╔══

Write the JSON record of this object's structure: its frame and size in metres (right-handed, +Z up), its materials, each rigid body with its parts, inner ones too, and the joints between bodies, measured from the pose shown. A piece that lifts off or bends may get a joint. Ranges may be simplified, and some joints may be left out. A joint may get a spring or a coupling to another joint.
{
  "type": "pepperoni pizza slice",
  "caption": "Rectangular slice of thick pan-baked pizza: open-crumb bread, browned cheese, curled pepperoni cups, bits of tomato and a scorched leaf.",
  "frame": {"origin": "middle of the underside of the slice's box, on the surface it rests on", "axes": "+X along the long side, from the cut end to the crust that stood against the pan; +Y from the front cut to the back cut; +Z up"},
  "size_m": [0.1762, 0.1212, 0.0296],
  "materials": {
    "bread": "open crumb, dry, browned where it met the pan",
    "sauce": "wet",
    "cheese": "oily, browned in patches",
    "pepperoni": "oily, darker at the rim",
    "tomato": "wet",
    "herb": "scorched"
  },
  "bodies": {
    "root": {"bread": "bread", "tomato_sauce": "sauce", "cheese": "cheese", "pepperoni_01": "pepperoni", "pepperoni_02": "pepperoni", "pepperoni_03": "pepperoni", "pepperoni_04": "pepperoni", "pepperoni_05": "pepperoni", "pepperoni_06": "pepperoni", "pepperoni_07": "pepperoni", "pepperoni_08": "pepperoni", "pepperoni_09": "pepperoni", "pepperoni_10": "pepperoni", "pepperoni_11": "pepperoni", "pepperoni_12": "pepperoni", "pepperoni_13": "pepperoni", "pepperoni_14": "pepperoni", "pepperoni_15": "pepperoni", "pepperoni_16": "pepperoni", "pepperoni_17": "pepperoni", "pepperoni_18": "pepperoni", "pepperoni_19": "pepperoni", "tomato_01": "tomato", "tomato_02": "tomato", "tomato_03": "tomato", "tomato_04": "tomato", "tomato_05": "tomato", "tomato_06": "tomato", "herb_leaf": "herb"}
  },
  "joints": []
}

╚══
╔══

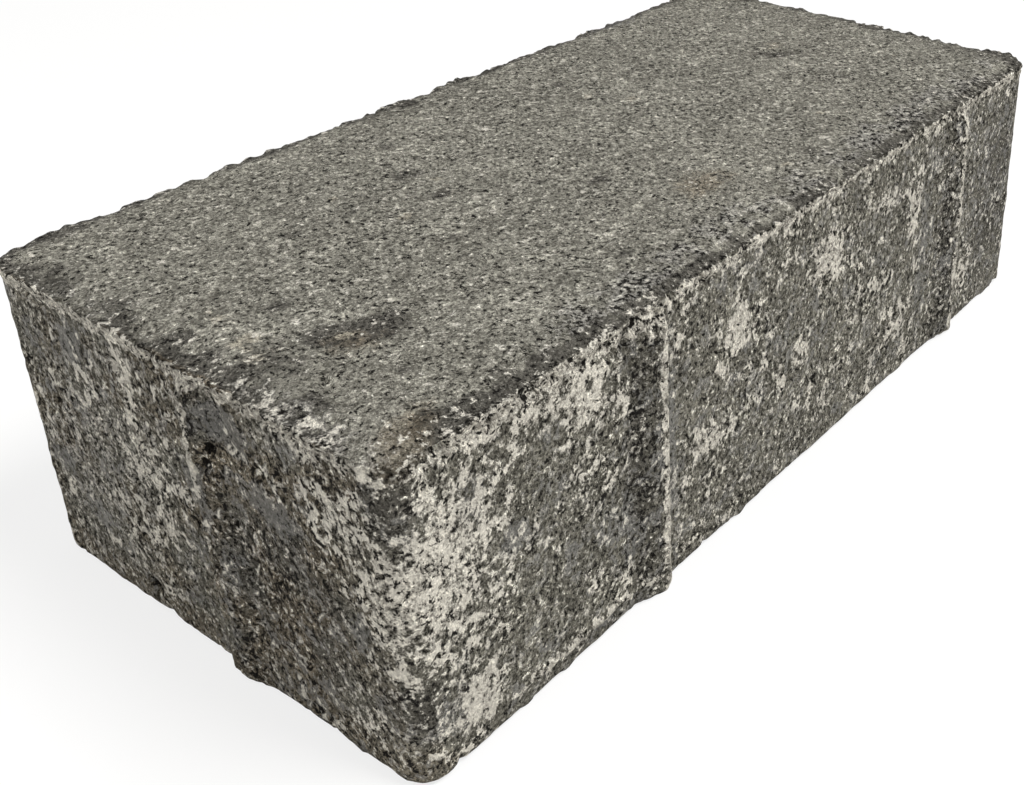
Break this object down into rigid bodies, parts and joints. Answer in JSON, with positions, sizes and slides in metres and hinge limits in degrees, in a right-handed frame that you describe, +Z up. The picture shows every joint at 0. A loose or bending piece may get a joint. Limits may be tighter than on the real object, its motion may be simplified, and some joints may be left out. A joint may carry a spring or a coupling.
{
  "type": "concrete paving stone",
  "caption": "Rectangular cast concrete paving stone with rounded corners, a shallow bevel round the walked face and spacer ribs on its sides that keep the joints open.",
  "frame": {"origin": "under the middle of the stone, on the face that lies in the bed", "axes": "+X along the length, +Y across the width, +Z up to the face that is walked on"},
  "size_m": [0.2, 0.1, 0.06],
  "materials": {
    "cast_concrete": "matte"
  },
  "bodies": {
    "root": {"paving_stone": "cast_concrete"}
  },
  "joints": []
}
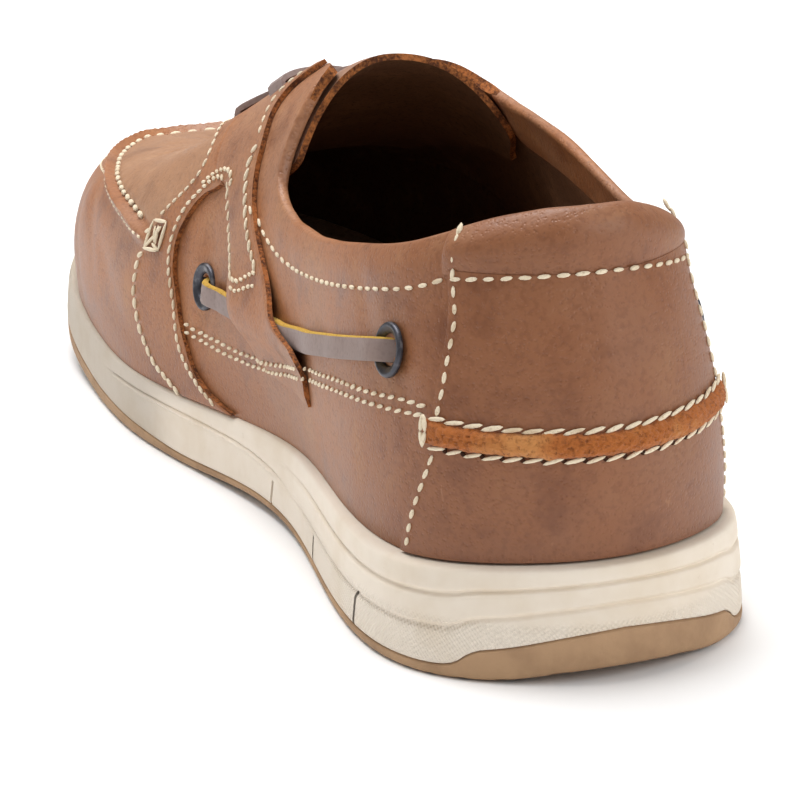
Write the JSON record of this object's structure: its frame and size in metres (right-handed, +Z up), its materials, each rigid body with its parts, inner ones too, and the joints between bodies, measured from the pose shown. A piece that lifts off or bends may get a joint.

╚══
╔══

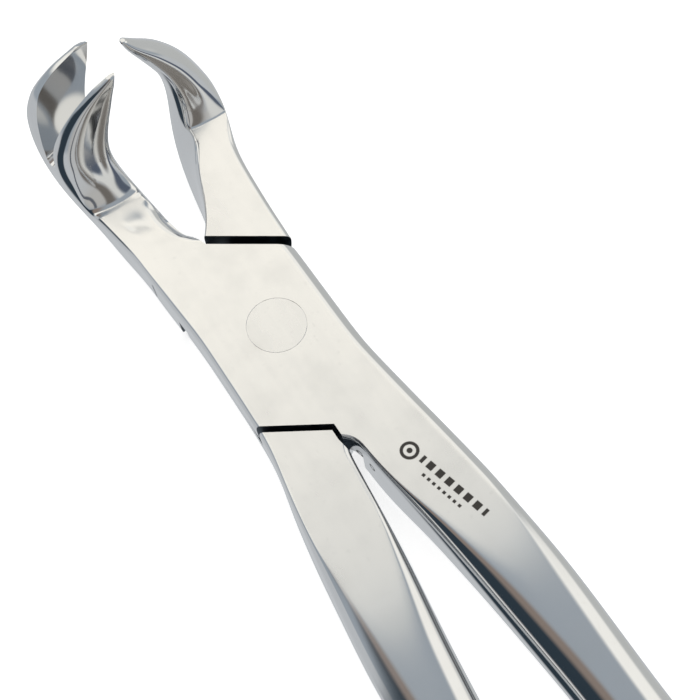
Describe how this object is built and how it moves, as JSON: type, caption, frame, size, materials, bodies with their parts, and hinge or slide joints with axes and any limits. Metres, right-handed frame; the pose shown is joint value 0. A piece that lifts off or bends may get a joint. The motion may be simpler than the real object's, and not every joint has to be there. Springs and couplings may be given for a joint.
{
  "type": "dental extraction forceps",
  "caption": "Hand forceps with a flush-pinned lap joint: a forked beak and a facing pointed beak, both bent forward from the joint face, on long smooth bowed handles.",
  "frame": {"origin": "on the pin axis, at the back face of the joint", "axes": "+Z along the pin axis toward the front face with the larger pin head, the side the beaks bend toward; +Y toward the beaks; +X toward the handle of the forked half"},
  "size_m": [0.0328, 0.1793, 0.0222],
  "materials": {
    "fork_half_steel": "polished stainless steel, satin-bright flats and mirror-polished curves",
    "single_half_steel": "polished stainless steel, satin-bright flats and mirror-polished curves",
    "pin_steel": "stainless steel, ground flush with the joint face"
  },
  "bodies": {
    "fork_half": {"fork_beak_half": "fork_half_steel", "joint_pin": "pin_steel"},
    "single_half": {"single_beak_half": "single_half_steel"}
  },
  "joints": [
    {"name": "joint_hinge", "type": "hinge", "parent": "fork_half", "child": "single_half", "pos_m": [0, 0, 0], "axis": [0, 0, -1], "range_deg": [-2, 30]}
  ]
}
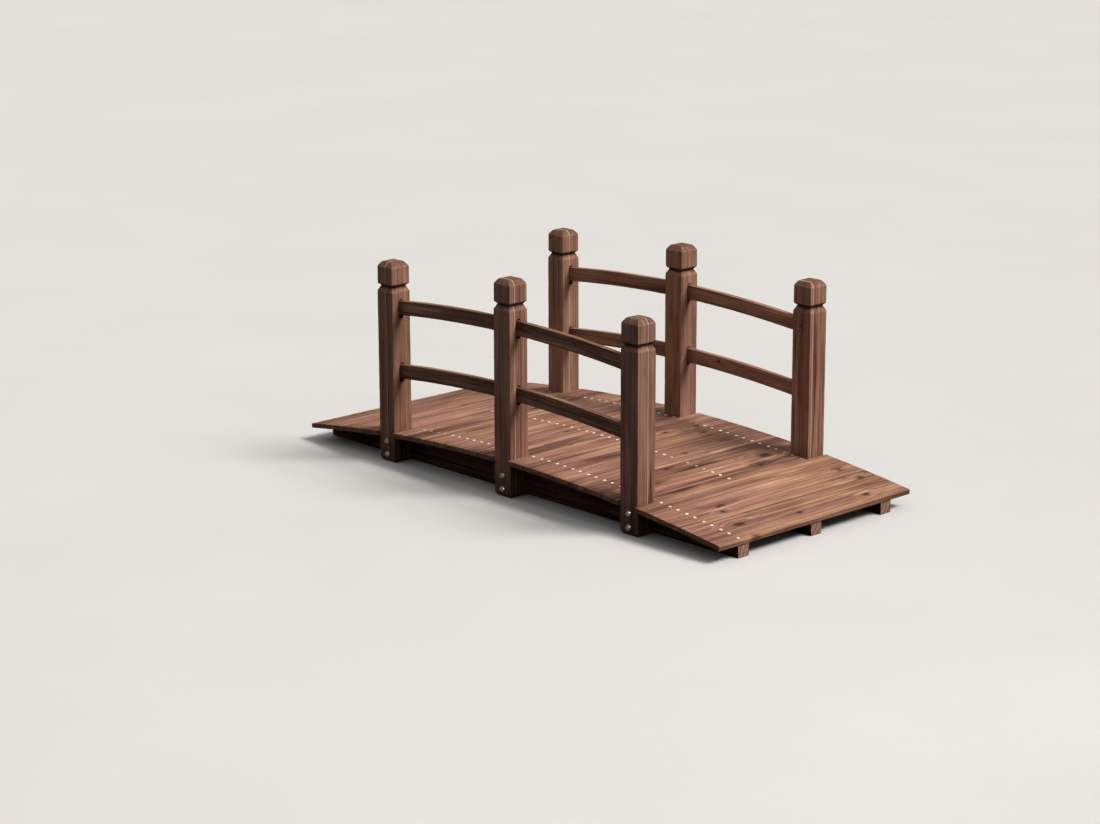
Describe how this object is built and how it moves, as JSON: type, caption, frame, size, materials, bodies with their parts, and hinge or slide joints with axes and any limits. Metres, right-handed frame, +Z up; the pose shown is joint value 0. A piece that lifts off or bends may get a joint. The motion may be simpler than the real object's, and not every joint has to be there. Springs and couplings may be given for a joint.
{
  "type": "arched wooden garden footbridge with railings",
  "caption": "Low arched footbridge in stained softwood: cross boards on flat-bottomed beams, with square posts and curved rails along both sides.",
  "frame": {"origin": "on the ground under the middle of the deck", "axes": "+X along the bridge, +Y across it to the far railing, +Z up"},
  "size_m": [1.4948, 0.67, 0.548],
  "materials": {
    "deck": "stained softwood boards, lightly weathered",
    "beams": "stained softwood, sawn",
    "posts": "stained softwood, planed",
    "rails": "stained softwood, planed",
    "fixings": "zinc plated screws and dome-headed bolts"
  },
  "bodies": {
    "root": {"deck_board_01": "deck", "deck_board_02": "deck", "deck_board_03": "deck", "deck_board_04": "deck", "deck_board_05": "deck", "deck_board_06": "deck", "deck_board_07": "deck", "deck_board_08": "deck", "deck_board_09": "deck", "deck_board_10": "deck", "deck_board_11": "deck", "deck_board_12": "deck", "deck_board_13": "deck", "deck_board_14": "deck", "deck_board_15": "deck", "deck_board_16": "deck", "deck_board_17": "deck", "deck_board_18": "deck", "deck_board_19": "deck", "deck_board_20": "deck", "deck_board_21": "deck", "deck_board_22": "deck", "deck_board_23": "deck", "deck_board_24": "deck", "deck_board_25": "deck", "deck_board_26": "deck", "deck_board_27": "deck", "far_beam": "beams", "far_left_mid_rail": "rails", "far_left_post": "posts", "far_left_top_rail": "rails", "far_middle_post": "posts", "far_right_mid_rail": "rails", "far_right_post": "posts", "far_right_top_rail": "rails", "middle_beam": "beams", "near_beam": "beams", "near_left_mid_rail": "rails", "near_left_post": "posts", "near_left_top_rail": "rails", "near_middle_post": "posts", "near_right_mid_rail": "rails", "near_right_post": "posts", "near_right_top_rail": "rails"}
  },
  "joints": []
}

╚══

STATED GOAL: Filter the entries above down to the lines containing the word "value".

FULL OUTPUT:
Describe how this object is built and how it moves, as JSON: type, caption, frame, size, materials, bodies with their parts, and hinge or slide joints with axes and any limits. Metres, right-handed frame; the pose shown is joint value 0. A piece that lifts off or bends may get a joint. The motion may be simpler than the real object's, and not every joint has to be there. Springs and couplings may be given for a joint.
Describe how this object is built and how it moves, as JSON: type, caption, frame, size, materials, bodies with their parts, and hinge or slide joints with axes and any limits. Metres, right-handed frame, +Z up; the pose shown is joint value 0. A piece that lifts off or bends may get a joint. The motion may be simpler than the real object's, and not every joint has to be there. Springs and couplings may be given for a joint.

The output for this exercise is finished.